= INFORMATION PROVIDED =
>>
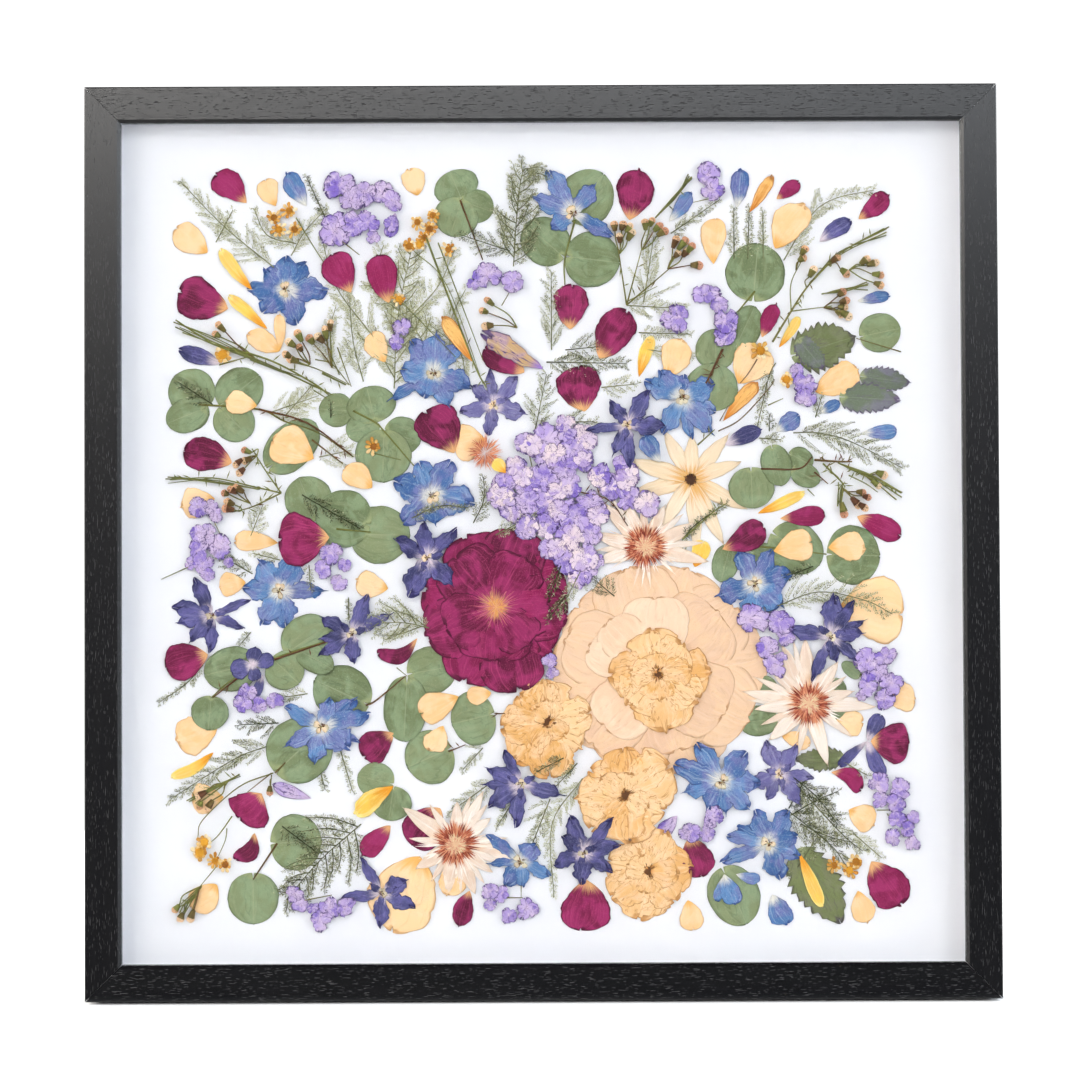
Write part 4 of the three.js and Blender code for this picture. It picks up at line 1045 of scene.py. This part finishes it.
# fronds: (route, reach, depth, tone)
ferns = [
    ([(-156, 161), (-185, 185), (-211, 212)], 12, 0.5, 0.8),
    ([(-143, 175), (-160, 180), (-168, 196)], 7, 0.5, 0.8), ([(-126, 190), (-137, 214)], 3, 0.5, 0.4),
    ([(-16, 161), (-14, 190), (-10, 217), (-1, 215)], 16, 1.6, 0.5),
    ([(-18, 170), (-48, 180)], 9, 1.8, 0.3), ([(-86, 90), (-84, 130), (-76, 170)], 20, 0.4, 0.85),
    ([(-60, 95), (-72, 122), (-98, 152)], 15, 0.4, 0.9),
    ([(-104, 94), (-110, 118), (-112, 144)], 12, 0.4, 0.8),
    ([(-146, 168), (-138, 182), (-125, 196)], 9, 0.4, 0.85),
    ([(-54, 112), (-52, 132), (-44, 148)], 9, 0.4, 0.85), ([(-190, 176), (-180, 195)], 6, 0.4, 0.8),
    ([(76, 180), (105, 200)], 5, 0.5, 0.5), ([(60, 140), (66, 178)], 13.5, 0.5, 0.8),
    ([(50, 138), (84, 136)], 9, 0.5, 0.8), ([(57, 122), (88, 121)], 6, 0.5, 0.7),
    ([(6, 112), (6, 158)], 11, 1.0, 0.6), ([(14, 112), (35, 114)], 10, 1.0, 0.3),
    ([(142, 164), (158, 190), (172, 200), (195, 205)], 12, 0.5, 0.8),
    ([(113, 165), (113, 195)], 4.5, 0.3, 0.6), ([(121, 165), (122, 195)], 4.5, 0.3, 0.5),
    ([(130, 165), (130, 193)], 4.5, 0.3, 0.6), ([(-192, 81), (-212, 94)], 7, 1.5, 0.2),
    ([(-159, 76), (-130, 86)], 12, 0.4, 0.9), ([(-130, 50), (-111, 54)], 14, 0.4, 0.9),
    ([(-123, 73), (-123, 82)], 3, 1.5, 0.2), ([(-170, 4), (-163, 22)], 8, 0.5, 0.8),
    ([(-140, 28), (-106, 8)], 7, 1.5, 0.15), ([(-4, 64), (3, 98)], 11, 1.0, 0.5),
    ([(-76, 14), (-60, 21), (-43, 20)], 4, 2.4, 0.5), ([(-40, 11), (-34, 24), (-34, 38)], 6, 2.8, 0.35),
    ([(-27, 4), (-4, 16)], 5, 3.0, 0.6), ([(3, 105), (50, 104)], 10, 0.5, 0.35),
    ([(35, 90), (56, 92)], 8, 0.5, 0.8), ([(9, 70), (31, 70)], 9, 0.5, 0.5),
    ([(82, -8), (82, 5)], 4, 0.5, 0.8), ([(137, 104), (133, 96), (126, 67)], 6, 0.5, 0.5),
    ([(82, 1), (90, 10), (108, 22)], 4, 2.4, 0.2), ([(-98, 120), (-120, 150), (-128, 178)], 12, 0.4, 0.85),
    ([(-78, 130), (-60, 150), (-50, 172)], 12, 0.4, 0.9), ([(-100, 150), (-92, 174)], 9, 0.4, 0.85),
    ([(-118, 98), (-125, 118), (-120, 138)], 10, 0.4, 0.85),
    ([(-44, 92), (-48, 112), (-66, 128)], 8, 0.4, 0.8), ([(143, -156), (152, -140)], 6, 0.5, 0.1),
    ([(148, -190), (160, -172)], 7, 0.5, 0.4), ([(-150, 74), (-134, 92)], 8, 0.4, 0.9),
    ([(62, 112), (90, 108)], 6, 0.5, 0.8), ([(147, 63), (161, 63), (180, 58), (211, 42)], 13.5, 0.5, 0.5),
    ([(127, 60), (140, 59)], 5, 0.5, 0.5), ([(133, 64), (133, 74)], 4, 0.5, 0.3),
    ([(160, 72), (164, 85)], 4, 0.5, 0.5), ([(-169, -18), (-190, -6)], 9, 0.5, 0.4),
    ([(-153, -10), (-169, -6)], 6, 0.4, 0.8), ([(-136, -13), (-135, -27)], 3, 1.5, 0.5),
    ([(-113, -32), (-113, -45)], 3, 0.5, 0.5), ([(-198, -71), (-208, -82), (-224, -93)], 4, 0.5, 0.5),
    ([(-170, -52), (-177, -60)], 4, 0.5, 0.5), ([(-154, -105), (-177, -106)], 8, 0.5, 0.2),
    ([(-137, -88), (-151, -90)], 8, 0.5, 0.7), ([(-66, -50), (-80, -47), (-96, -47)], 20, 2.6, 0.7),
    ([(11, -14), (4, -33)], 6, 3.0, 0.25), ([(14, -31), (3, -46)], 6, 3.0, 0.25),
    ([(23, -16), (9, -43)], 7, 2.4, 0.7), ([(42, -32), (30, -22)], 9, 2.4, 0.25),
    ([(158, -15), (140, -22)], 5, 1.5, 0.15),
    ([(137, -38), (161, -30), (188, -35), (204, -43)], 13.5, 2.4, 0.6),
    ([(-159, -118), (-180, -126), (-217, -149)], 12, 0.5, 0.5),
    ([(-106, -164), (-130, -185), (-150, -208)], 20, 0.4, 0.45),
    ([(-152, -165), (-131, -181)], 6, 1.5, 0.2), ([(-130, -132), (-127, -144)], 4, 0.5, 0.5),
    ([(-118, -121), (-111, -145)], 4, 0.4, 0.6), ([(-35, -120), (-47, -133)], 6, 0.4, 0.6),
    ([(-30, -140), (-55, -158)], 8, 0.4, 0.7), ([(-18, -152), (-27, -166)], 5, 0.4, 0.6),
    ([(4, -150), (-10, -185)], 9, 0.4, 0.6), ([(12, -126), (-4, -134)], 4, 2.6, 0.3),
    ([(20, -129), (7, -143)], 5, 2.4, 0.5), ([(23, -138), (5, -165), (6, -207)], 7, 0.4, 0.9),
    ([(175, -129), (189, -137)], 3, 0.5, 0.7), ([(150, -145), (174, -171), (186, -181)], 12, 0.5, 0.5),
    ([(141, -156), (167, -177), (176, -189)], 11, 0.5, 0.3),
    ([(146, -138), (160, -150), (172, -166)], 9, 0.6, 0.1),
    ([(144, -160), (158, -152), (172, -146)], 8, 0.5, 0.15),
    ([(150, -165), (165, -172), (180, -176)], 8, 0.5, 0.4), ([(181, -171), (197, -185)], 6, 0.5, 0.9),
    ([(138, -188), (144, -196)], 3, 0.5, 0.5)]
fernShape = {"spread": 1.55, "needleEvery": 0.75, "needleLong": 2.3, "needleWide": 0.4, "lean": 0.82,
             "curl": 0.3, "twice": 14}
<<
= TASK STATEMENT =
Repeat the material above in full, quoting it exactly.

= RESULT =
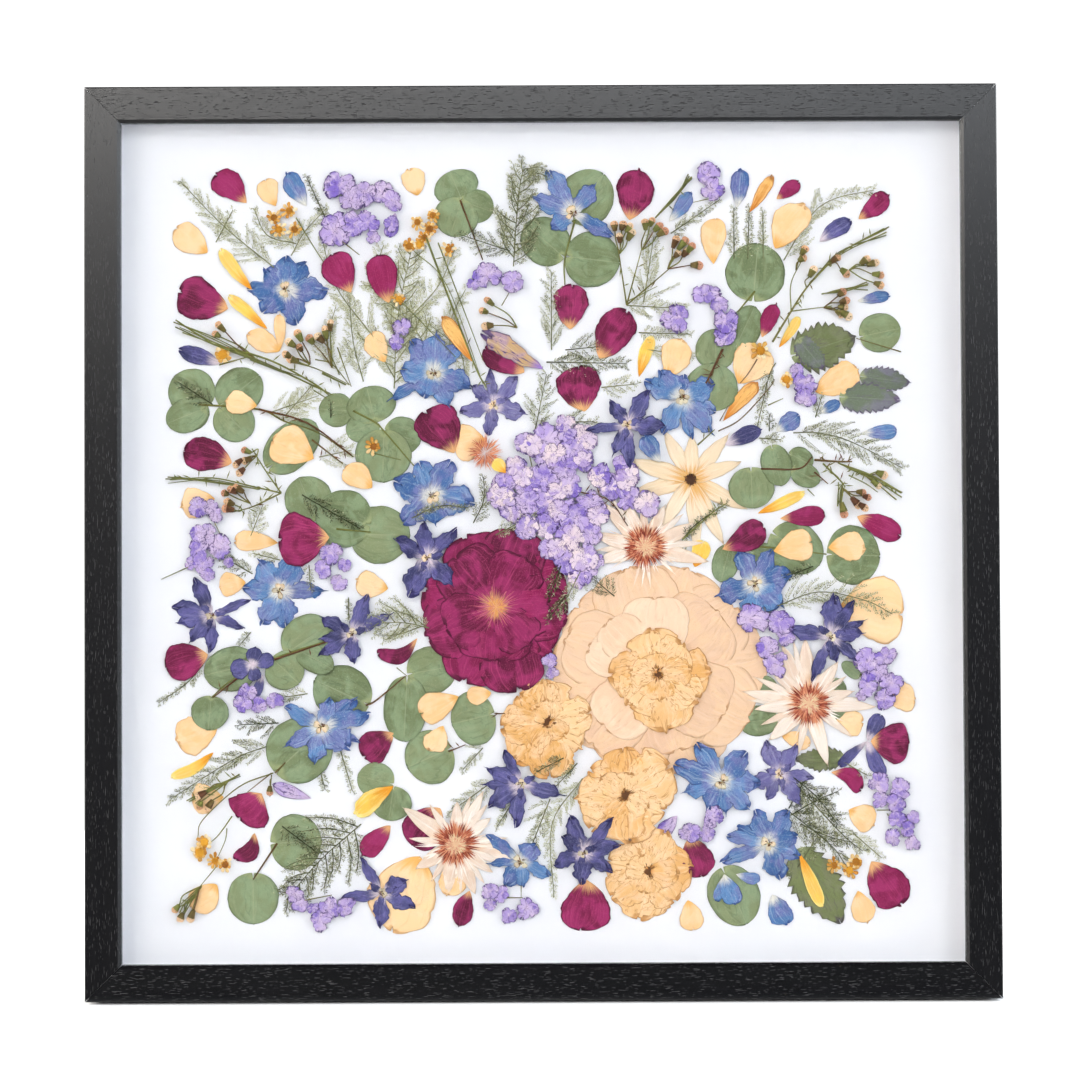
Write part 4 of the three.js and Blender code for this picture. It picks up at line 1045 of scene.py. This part finishes it.
# fronds: (route, reach, depth, tone)
ferns = [
    ([(-156, 161), (-185, 185), (-211, 212)], 12, 0.5, 0.8),
    ([(-143, 175), (-160, 180), (-168, 196)], 7, 0.5, 0.8), ([(-126, 190), (-137, 214)], 3, 0.5, 0.4),
    ([(-16, 161), (-14, 190), (-10, 217), (-1, 215)], 16, 1.6, 0.5),
    ([(-18, 170), (-48, 180)], 9, 1.8, 0.3), ([(-86, 90), (-84, 130), (-76, 170)], 20, 0.4, 0.85),
    ([(-60, 95), (-72, 122), (-98, 152)], 15, 0.4, 0.9),
    ([(-104, 94), (-110, 118), (-112, 144)], 12, 0.4, 0.8),
    ([(-146, 168), (-138, 182), (-125, 196)], 9, 0.4, 0.85),
    ([(-54, 112), (-52, 132), (-44, 148)], 9, 0.4, 0.85), ([(-190, 176), (-180, 195)], 6, 0.4, 0.8),
    ([(76, 180), (105, 200)], 5, 0.5, 0.5), ([(60, 140), (66, 178)], 13.5, 0.5, 0.8),
    ([(50, 138), (84, 136)], 9, 0.5, 0.8), ([(57, 122), (88, 121)], 6, 0.5, 0.7),
    ([(6, 112), (6, 158)], 11, 1.0, 0.6), ([(14, 112), (35, 114)], 10, 1.0, 0.3),
    ([(142, 164), (158, 190), (172, 200), (195, 205)], 12, 0.5, 0.8),
    ([(113, 165), (113, 195)], 4.5, 0.3, 0.6), ([(121, 165), (122, 195)], 4.5, 0.3, 0.5),
    ([(130, 165), (130, 193)], 4.5, 0.3, 0.6), ([(-192, 81), (-212, 94)], 7, 1.5, 0.2),
    ([(-159, 76), (-130, 86)], 12, 0.4, 0.9), ([(-130, 50), (-111, 54)], 14, 0.4, 0.9),
    ([(-123, 73), (-123, 82)], 3, 1.5, 0.2), ([(-170, 4), (-163, 22)], 8, 0.5, 0.8),
    ([(-140, 28), (-106, 8)], 7, 1.5, 0.15), ([(-4, 64), (3, 98)], 11, 1.0, 0.5),
    ([(-76, 14), (-60, 21), (-43, 20)], 4, 2.4, 0.5), ([(-40, 11), (-34, 24), (-34, 38)], 6, 2.8, 0.35),
    ([(-27, 4), (-4, 16)], 5, 3.0, 0.6), ([(3, 105), (50, 104)], 10, 0.5, 0.35),
    ([(35, 90), (56, 92)], 8, 0.5, 0.8), ([(9, 70), (31, 70)], 9, 0.5, 0.5),
    ([(82, -8), (82, 5)], 4, 0.5, 0.8), ([(137, 104), (133, 96), (126, 67)], 6, 0.5, 0.5),
    ([(82, 1), (90, 10), (108, 22)], 4, 2.4, 0.2), ([(-98, 120), (-120, 150), (-128, 178)], 12, 0.4, 0.85),
    ([(-78, 130), (-60, 150), (-50, 172)], 12, 0.4, 0.9), ([(-100, 150), (-92, 174)], 9, 0.4, 0.85),
    ([(-118, 98), (-125, 118), (-120, 138)], 10, 0.4, 0.85),
    ([(-44, 92), (-48, 112), (-66, 128)], 8, 0.4, 0.8), ([(143, -156), (152, -140)], 6, 0.5, 0.1),
    ([(148, -190), (160, -172)], 7, 0.5, 0.4), ([(-150, 74), (-134, 92)], 8, 0.4, 0.9),
    ([(62, 112), (90, 108)], 6, 0.5, 0.8), ([(147, 63), (161, 63), (180, 58), (211, 42)], 13.5, 0.5, 0.5),
    ([(127, 60), (140, 59)], 5, 0.5, 0.5), ([(133, 64), (133, 74)], 4, 0.5, 0.3),
    ([(160, 72), (164, 85)], 4, 0.5, 0.5), ([(-169, -18), (-190, -6)], 9, 0.5, 0.4),
    ([(-153, -10), (-169, -6)], 6, 0.4, 0.8), ([(-136, -13), (-135, -27)], 3, 1.5, 0.5),
    ([(-113, -32), (-113, -45)], 3, 0.5, 0.5), ([(-198, -71), (-208, -82), (-224, -93)], 4, 0.5, 0.5),
    ([(-170, -52), (-177, -60)], 4, 0.5, 0.5), ([(-154, -105), (-177, -106)], 8, 0.5, 0.2),
    ([(-137, -88), (-151, -90)], 8, 0.5, 0.7), ([(-66, -50), (-80, -47), (-96, -47)], 20, 2.6, 0.7),
    ([(11, -14), (4, -33)], 6, 3.0, 0.25), ([(14, -31), (3, -46)], 6, 3.0, 0.25),
    ([(23, -16), (9, -43)], 7, 2.4, 0.7), ([(42, -32), (30, -22)], 9, 2.4, 0.25),
    ([(158, -15), (140, -22)], 5, 1.5, 0.15),
    ([(137, -38), (161, -30), (188, -35), (204, -43)], 13.5, 2.4, 0.6),
    ([(-159, -118), (-180, -126), (-217, -149)], 12, 0.5, 0.5),
    ([(-106, -164), (-130, -185), (-150, -208)], 20, 0.4, 0.45),
    ([(-152, -165), (-131, -181)], 6, 1.5, 0.2), ([(-130, -132), (-127, -144)], 4, 0.5, 0.5),
    ([(-118, -121), (-111, -145)], 4, 0.4, 0.6), ([(-35, -120), (-47, -133)], 6, 0.4, 0.6),
    ([(-30, -140), (-55, -158)], 8, 0.4, 0.7), ([(-18, -152), (-27, -166)], 5, 0.4, 0.6),
    ([(4, -150), (-10, -185)], 9, 0.4, 0.6), ([(12, -126), (-4, -134)], 4, 2.6, 0.3),
    ([(20, -129), (7, -143)], 5, 2.4, 0.5), ([(23, -138), (5, -165), (6, -207)], 7, 0.4, 0.9),
    ([(175, -129), (189, -137)], 3, 0.5, 0.7), ([(150, -145), (174, -171), (186, -181)], 12, 0.5, 0.5),
    ([(141, -156), (167, -177), (176, -189)], 11, 0.5, 0.3),
    ([(146, -138), (160, -150), (172, -166)], 9, 0.6, 0.1),
    ([(144, -160), (158, -152), (172, -146)], 8, 0.5, 0.15),
    ([(150, -165), (165, -172), (180, -176)], 8, 0.5, 0.4), ([(181, -171), (197, -185)], 6, 0.5, 0.9),
    ([(138, -188), (144, -196)], 3, 0.5, 0.5)]
fernShape = {"spread": 1.55, "needleEvery": 0.75, "needleLong": 2.3, "needleWide": 0.4, "lean": 0.82,
             "curl": 0.3, "twice": 14}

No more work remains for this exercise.